Neither Ms. Joseph nor Mr. Tarzia established that either canine in this case would have alerted to the presence of hemp. In the case of the canine that performed an exterior sniff of Ms. Joseph’s vehicle, Deputy Lehr, the handler, testified that Zeus has never been exposed to hemp, but he is confident that when Zeus alerts, it is to one of the five illegal substances on which he has been trained. He further agreed in his testimony that Zeus cannot differentiate between high-grade marijuana and “Kansas ditch weed.” A reasonable view of this evidence is that we simply do not know whether Zeus would alert to the presence of hemp during an exterior vehicle sniff.
[. . .]
Appellants’ analysis of matters of particular state or local concern is no more persuasive to us than was their analysis of preexisting state law. They have not shown how the legalization of hemp created a privacy right in the airspace outside a vehicle. Even if an exterior sniff could be considered an intrusion, they have not demonstrated how the legalization of hemp has made the exterior sniff unreasonable under all the circumstances if it is not supported by probable cause.

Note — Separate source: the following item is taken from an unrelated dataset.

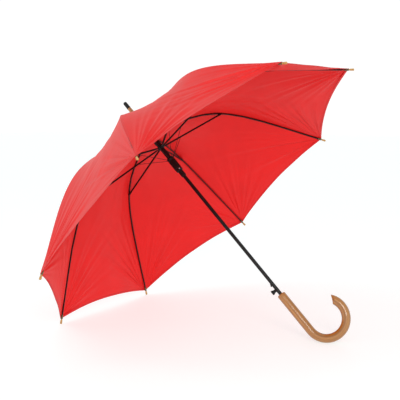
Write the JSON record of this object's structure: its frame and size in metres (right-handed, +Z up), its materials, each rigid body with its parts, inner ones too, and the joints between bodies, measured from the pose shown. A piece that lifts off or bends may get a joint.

Several takeaways from this decision.
First, of course, dog sniff tests are legal under the Wyoming Constitution even in the absence of probable case.
Second, if you’re going with the “it’s not weed, it’s hemp” defense in Wyoming, be mindful that you better be ready to prove/make a record that the THC content is less than 0.3%, as we have discussed before. Same goes for complaining that your drug dog’s nose can’t make that distinction–you have to be able make the factual record on that question. Courts will not help you.
Third, weed is legal in many places. Wyoming is not one of those places. Be smart!